Some background information:
- Letters from the Dark Side is a collection of epistolary fiction and is 4000 words long altogether. All pieces in this collection are digital premieres and have never been published elsewhere.
- The origin of this collection actually lies in my work as a teacher. Our seventh grade English textbooks always contain a segment with letters to the agony aunt of a teen magazine, which is supposed to teach the students to express feelings and discuss problems. After a while, I got very tired of the sibling rivalry, dead dogs and divorcing parents from the official textbook. So I invented Dr. Megan Midnight, supernatural agony aunt, and wrote a couple of short letters from the point of view of teenaged vampires, werewolves and ghosts. The supernatural letters were a big success with kids raised on Twilight and The Vampire Diaries. Several of the letters in this collection are expanded versions of the letters I wrote for that school exercise.
- The original exercise did not include the replies by Dr. Megan Midnight, because the students were supposed to pick a letter and write a reply. When I wrote the replies for the purpose of this collection, I decided that in spite of her romantic name, licensed psychologist Dr. Midnight was nonetheless extremely clueless about what truly ails the young people who write to her.
- The segment “I was attacked by a monster and the police does not care” actually predates the Dr. Megan Midnight letters and was originally written as a piece of humourous standalone flash fiction.
- The detective to whom the letter in the segment “Who killed me?” is addressed was named in honour of British screenwriter Toby Whithouse, creator of the TV show Being Human, which includes a similar plotline.
- For the collection I chose the format of a confession magazine complete with editor’s note. Such magazines were still a newsstand staple, when I was growing up. My Mom read them on occasion and even at the age of ten I quickly figured out that the letters were not real. Because the magazine paid the then princely sum of twenty deutschmarks for every letter printed, I even came up with the brilliant scheme of writing harrowing and entirely fictional letters to the magazine and collecting the money. My brilliant scheme was not all that original – indeed, Mickey Spillane had the same idea some forty years earlier and repeatedly passed himself of as a desperate single mother in the 1930s and 1940s.
- Anybody who grew up in Germany from the late 1960s on will also associate the agony aunt format with the Dr. Sommer column from the teen magazine Bravo, where a team of doctors and psychologists frankly answers questions about love and sex from teen readers. Bravo and Dr. Sommer never did much for me, while I was the target audience – I had to grow up and become a teacher to realize how important that column was for many teenagers from repressive homes.
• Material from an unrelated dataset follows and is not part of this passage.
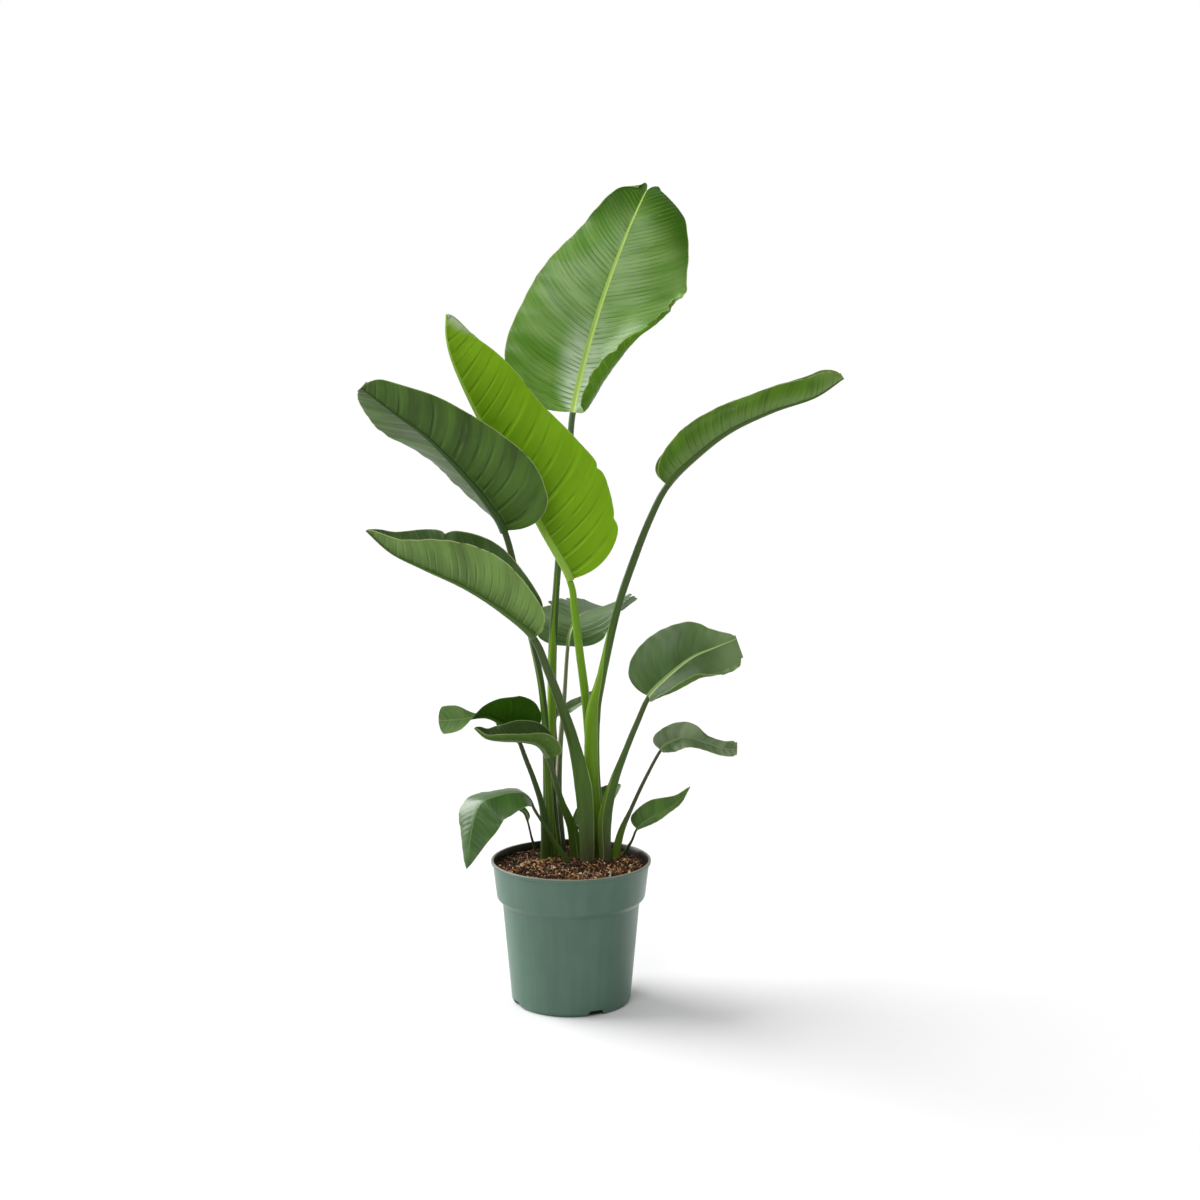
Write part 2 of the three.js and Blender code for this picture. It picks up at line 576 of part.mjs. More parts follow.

- There actually is a confession magazine called True Confessions, one of the oldest in the genre even. However, I was not consciously aware of that magazine when I wrote the editor’s note for Letters from the Dark Side.
- The cover is a photo of my own hand holding a pen, digitally altered of course. I don’t really have green skin and black fingernails. The rather ostentatious gold pen was a present. I used it as a prop, because it was the next best thing to an ink quill.